De:Bug
De:Bug is done. The German music and culture title I read for years just closed. I knew it was coming—everyone knew. Print’s been circling the drain so long that each death barely registers anymore. But this one landed different.
It was never the obvious cool thing. Not Vice, not some glossy lifestyle rag. De:Bug was niche, wonky, genuinely invested in electronic music and underground culture in a way that felt almost accidental. It didn’t seem to care if you were paying attention. It just kept doing its thing, every issue smarter than it had any right to be given how few people were actually buying it on newsstands.
That’s what kills me about print dying the way it is. The internet was supposed to democratize everything, make information free and abundant. What actually happened is we killed the things that were actually good at being strange and specific. De:Bug survived this long on stubbornness and a tiny audience that got it. Publications like that don’t survive on clicks. They need someone to physically walk into a shop and pay money for paper. And nobody does that anymore.
I used to buy issues when I’d see it.
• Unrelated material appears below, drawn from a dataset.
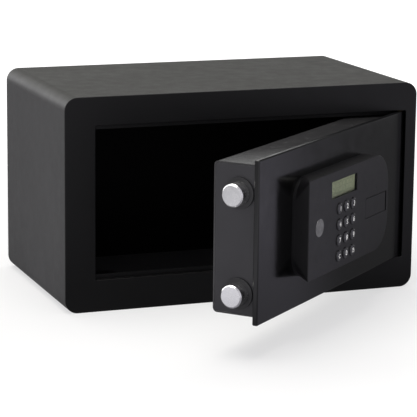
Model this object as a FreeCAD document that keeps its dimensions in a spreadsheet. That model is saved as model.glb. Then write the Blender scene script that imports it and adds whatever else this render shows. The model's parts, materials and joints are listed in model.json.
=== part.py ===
import FreeCAD, Part

import math
import os
import re

import Sketcher

# In-room safe: a rounded steel cabinet, a flush front frame and a side-hung door that carries a
# motor-driven bolt mechanism behind its plate and a keypad housing on its front.
# Frame: millimetres, +Z up, the front faces -Y, +X is to the right seen from the front.
# The origin is the centre of the cabinet's footprint on its underside.
# Door parts are drawn closed and then turned about the hinge axis to the half-open rest pose.

Vector = FreeCAD.Vector
doc = FreeCAD.newDocument("in_room_safe")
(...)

There’s something different about how you read a physical publication versus scrolling. You’re stuck with what they gave you, you dig deeper into stuff you might not have clicked on, you find connections you wouldn’t algorithmically. That’s gone now. That’s what I’ll miss—not the title itself, but that way of encountering culture.
The internet won. Smartphones won. We all chose convenience over the weird thing in the corner. De:Bug’s closing isn’t a tragedy because one publication failed. It’s because there are fewer and fewer places left that can afford to be anything other than obvious.